A protein linked to neurological disorders is also associated with head and neck cancer in people who are infected with human papilloma virus, according to a study that was recently published in the Journal of Biological Chemistry. UCLA scientists have discovered that a protein usually linked to rare neurological disorders is also associated with head and neck cancer in people who are infected with the human papilloma virus. When that protein is combined with another cancer-suppressing protein, it helps improve the effectiveness of chemotherapy treatments, said the new study by UCLA researchers.
Head and neck cancer is the sixth-most prevalent form of cancer worldwide. It represents 5 percent of cancers diagnosed annually in the United States. Of the more than 42,000 people diagnosed with head and neck cancer each year, 12,000 will die from the disease.
Human papilloma virus is the most common sexually transmitted infection. HPV diagnoses are at epidemic proportions.

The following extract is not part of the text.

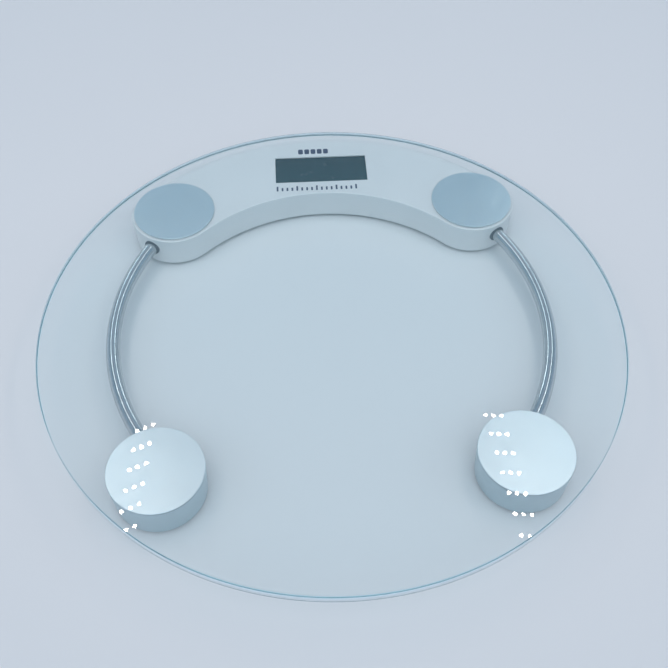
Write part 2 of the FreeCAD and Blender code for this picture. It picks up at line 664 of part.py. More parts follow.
# ---------------------------------------------------------------- the whole scale
def main():
    os.makedirs("parts", exist_ok=True)
    save("glass_platform", glass_platform())
    save("housing_shell", housing_shell())
    save("housing_base", housing_base())
    save("housing_screws", *[base_screw(x, y) for x, y in housing_screw_places()])

    for end, foot, turn, pad_r, wire_hole in (
        ("rear", REAR_FOOT, REAR_TURN, REAR_PAD_R, LEAD_START),
        ("front", FRONT_FOOT, FRONT_TURN, FRONT_PAD_R, cable_hole_front()),
    ):
        save_pair("mounting_disc_" + end, mounting_disc(foot))
        pad = cylinder(*foot, CASE_TOP, DISC_Z, pad_r)
        save("adhesive_pads_" + end, pad, mirror(pad))
        save_pair("load_cell_" + end, load_cell(foot, turn))
        save_pair("cell_carrier_" + end, carrier(foot, turn, wire_hole))
        save_pair("foot_" + end, foot_pad(foot))
        save_pair("sole_" + end, sole(foot))
    gauges = strain_gauges(REAR_FOOT, REAR_TURN) + strain_gauges(FRONT_FOOT, FRONT_TURN)
    save("strain_gauges", *gauges, *[mirror(g) for g in gauges])

    save_pair("front_cup", front_cup())
    save_pair("front_base", front_base())
    screws = front_base_screws()
    save("front_base_screws", *screws, *[mirror(s) for s in screws])

    save_pair("tube", tube_left())
    grommets = [grommet_at(REAR_FOOT, END_R, True), grommet_at(FRONT_FOOT, CUP_R, False)]
    save("tube_grommets", *grommets, *[mirror(g) for g in grommets])
    save_pair("cable", cable_left())
    lead = lead_left()
    save("rear_cell_leads", lead, mirror(lead))

    save("battery_door", battery_door())
    near, far = WINDOW_Y - AAA_SPACING / 2, WINDOW_Y + AAA_SPACING / 2
    save("battery_cells", battery_cell(near, False), battery_cell(far, True))
    save("battery_springs", battery_spring(near, False), battery_spring(far, True))
    save("battery_contacts", *battery_contacts())

    save("unit_button", unit_button())
    save("unit_switch", unit_switch())
    save("switch_plunger", switch_plunger())
    save("main_pcb", main_pcb())
    save("pcb_components", *pcb_components())
    save("wire_connectors", *wire_connectors())
    save("pcb_screws", *pcb_screws())
    save("lcd_panel", lcd_panel())
    save("lcd_gasket", lcd_gasket())
    save("lcd_zebra_strips", *zebra_strips())


main()
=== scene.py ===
import json
import math

import bmesh
import bpy
from mathutils import Matrix, Vector


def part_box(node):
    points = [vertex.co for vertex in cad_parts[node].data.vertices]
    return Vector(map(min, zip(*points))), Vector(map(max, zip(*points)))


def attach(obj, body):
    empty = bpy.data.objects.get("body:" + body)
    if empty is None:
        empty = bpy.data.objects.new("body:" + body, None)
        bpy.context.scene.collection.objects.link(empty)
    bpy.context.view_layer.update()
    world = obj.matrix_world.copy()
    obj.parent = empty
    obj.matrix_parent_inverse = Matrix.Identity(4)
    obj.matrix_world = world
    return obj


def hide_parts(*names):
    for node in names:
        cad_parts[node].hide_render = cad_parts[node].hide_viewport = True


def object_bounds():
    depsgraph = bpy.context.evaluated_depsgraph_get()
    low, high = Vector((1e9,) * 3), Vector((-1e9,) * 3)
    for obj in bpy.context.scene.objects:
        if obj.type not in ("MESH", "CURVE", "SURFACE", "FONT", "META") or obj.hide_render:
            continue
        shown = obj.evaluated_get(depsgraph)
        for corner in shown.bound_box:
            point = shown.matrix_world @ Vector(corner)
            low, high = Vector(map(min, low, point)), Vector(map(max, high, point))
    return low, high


# A round clear-glass bathroom scale: the finish of every CAD node, the glass with its edge, and the printed
# marks, on a pale floor in a tent of light.

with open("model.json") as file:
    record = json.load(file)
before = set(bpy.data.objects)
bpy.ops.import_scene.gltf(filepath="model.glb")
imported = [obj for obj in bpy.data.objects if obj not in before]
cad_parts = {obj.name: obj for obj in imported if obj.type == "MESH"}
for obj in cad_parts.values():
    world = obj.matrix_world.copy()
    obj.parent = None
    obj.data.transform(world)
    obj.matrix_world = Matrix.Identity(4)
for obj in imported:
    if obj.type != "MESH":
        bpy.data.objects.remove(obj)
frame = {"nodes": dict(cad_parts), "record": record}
cad_low, cad_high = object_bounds()
NODES = frame["nodes"]
MM = 0.001


# ---------------------------------------------------------------- node helpers
def math_node(tree, operation, *values):
    """A Math node in tree whose inputs are numbers or other nodes' sockets. Its result."""
    node = tree.nodes.new("ShaderNodeMath")
    node.operation = operation
    for socket, value in zip(node.inputs, values):
        if isinstance(value, (int, float)):
            socket.default_value = value
        else:
            tree.links.new(value, socket)
    return node.outputs[0]


class Surface:
    """A material with one Principled shader, and short calls that add texture nodes to it."""

    def __init__(self, name, color, roughness, metallic=0.0):
        self.material = bpy.data.materials.new(name)
        self.material.use_nodes = True
        self.tree = self.material.node_tree
        self.nodes = self.tree.nodes
        self.shader = self.nodes["Principled BSDF"]
        self.output = self.nodes["Material Output"]
        self.set("Base Color", (*color, 1.0))
        self.set("Roughness", roughness)
        self.set("Metallic", metallic)
        self.color = color
        self.normal = None    # of the last bump
        self.place = self.nodes.new("ShaderNodeTexCoord").outputs["Object"]

    def set(self, socket, value):
        self.shader.inputs[socket].default_value = value

    def link(self, source, target):
        self.tree.links.new(source, target)

    def math(self, operation, first, second):
        return math_node(self.tree, operation, first, second)

    def along(self, axis):
        """The place on the object along X, Y or Z."""
        parts = self.nodes.new("ShaderNodeSeparateXYZ")
        self.link(self.place, parts.inputs[0])
        return parts.outputs[axis]

    def scaled(self, scale, offset=(0, 0, 0)):
        """The place on the object, moved by offset and then scaled along each axis."""
        moved = self.nodes.new("ShaderNodeVectorMath")
        moved.operation = "ADD"
        self.link(self.place, moved.inputs[0])
        moved.inputs[1].default_value = offset
        node = self.nodes.new("ShaderNodeVectorMath")
        node.operation = "MULTIPLY"
        self.link(moved.outputs[0], node.inputs[0])
        node.inputs[1].default_value = scale
        return node.outputs[0]

    def noise(self, size, detail=3.0, roughness=0.55, where=None):
        """Noise from 0 to 1 whose blobs are about size metres wide."""
        node = self.nodes.new("ShaderNodeTexNoise")
        self.link(where or self.place, node.inputs["Vector"])
        node.inputs["Scale"].default_value = 1.0 / size
        node.inputs["Detail"].default_value = detail
        node.inputs["Roughness"].default_value = roughness
        return node.outputs["Fac"]

    def cells(self, size, feature="F1"):
        """Distances in a pattern of irregular cells, each about size metres wide."""
        node = self.nodes.new("ShaderNodeTexVoronoi")
        node.feature = feature
        self.link(self.place, node.inputs["Vector"])
        node.inputs["Scale"].default_value = 1.0 / size
        return node.outputs["Distance"]

    def stripes(self, size):
        """Waves across X, each about 0.3 times size metres wide."""
        node = self.nodes.new("ShaderNodeTexWave")
        node.bands_direction = "X"
        node.inputs["Scale"].default_value = 1.0 / size
        self.link(self.place, node.inputs["Vector"])
        return node.outputs["Fac"]

    def spread(self, value, low, high, new_low, new_high):
        """The value's range from low to high, stretched to the new range and cut off at its ends."""
        node = self.nodes.new("ShaderNodeMapRange")
        self.link(value, node.inputs["Value"])
        node.inputs["From Min"].default_value = low
        node.inputs["From Max"].default_value = high
        node.inputs["To Min"].default_value = new_low
        node.inputs["To Max"].default_value = new_high
        return node.outputs["Result"]

    def tint(self, value, low_color, high_color, low=0.3, high=0.7):
        """The base colour runs from low_color to high_color as value goes from low to high."""
        ramp = self.nodes.new("ShaderNodeValToRGB")
        ramp.color_ramp.elements[0].position = low
        ramp.color_ramp.elements[1].position = high
        ramp.color_ramp.elements[0].color = (*low_color, 1.0)
        ramp.color_ramp.elements[1].color = (*high_color, 1.0)
        self.link(value, ramp.inputs["Fac"])
        self.link(ramp.outputs["Color"], self.shader.inputs["Base Color"])

    def vary(self, value, by):
        """Small changes of the base colour's brightness, by a share of it each way."""
        dark = tuple(c * (1 - by) for c in self.color)
        light = tuple(min(1.0, c * (1 + by)) for c in self.color)
        self.tint(value, dark, light)

    def roughen(self, value, low, high):
        """The roughness runs from low to high with the value's middle range."""
        self.link(self.spread(value, 0.3, 0.7, low, high), self.shader.inputs["Roughness"])

    def bump(self, height, depth):
        """Raise the surface by height, which runs from 0 to 1, times depth metres."""
        node = self.nodes.new("ShaderNodeBump")
        node.inputs["Strength"].default_value = 1.0
        node.inputs["Distance"].default_value = depth
        self.link(height, node.inputs["Height"])
        if self.normal is not None:
            self.link(self.normal, node.inputs["Normal"])
        self.normal = node.outputs["Normal"]
        self.link(self.normal, self.shader.inputs["Normal"])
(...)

The Centers for Disease Control and Prevention estimate that nearly all sexually active men and women will get it at some point in their lives.
HPV can cause cancers in the back of the throat, most commonly in the base of the tongue and tonsils, in an area known as the "oropharynx." These cancers are called "oropharyngeal cancers."
Led by Dr. Eri Srivatsan and Dr. Marilene Wang, UCLA Jonsson Comprehensive Cancer Center members and co-authors of the study, researchers found the link between the protein gigaxonin and head and neck cancer while investigating the chemotherapy drug cisplatin. The drug has been proven successful in killing cancer cells by interacting with the protein p16, which is commonly produced in HPV-positive cancers.
"We studied the interaction of p16 in the nucleus of the cancer cell after treatment with cisplatin and observed how the protein interacted with gigaxonin," said Wang, professor-in-residence of head and neck surgery. "We found that the combination of the proteins stops the cell cycle, allowing chemotherapy treatment to prevent the cell from growing and killing the cancer cell."
For the study, Wang, Srivatsan and eight colleagues at UCLA also analyzed 103 archival clinical samples from head and neck cancer patients to identify the relationship between p16 nuclear expression and cancer-free survival. They found that patients with cancers with p16 expression had better survival rates than without p16 expression.
Though HPV has mostly been seen in cervical cancer, during the past several years there has been an increase in HPV-positive head and neck cancers. These cancers often affect non-smoking younger adults, who previously were not considered to be at high risk for head and neck cancer.
The researchers said they hope that the new findings will lead to an enhanced form of personalized targeted therapy for head and neck cancer patients, ultimately reducing the harsh side effects of chemotherapy and radiation.
"This discovery opens new possibilities in the diagnosis and treatment of HPV-positive head and neck cancers," said Srivatsan, who is a professor of general surgery.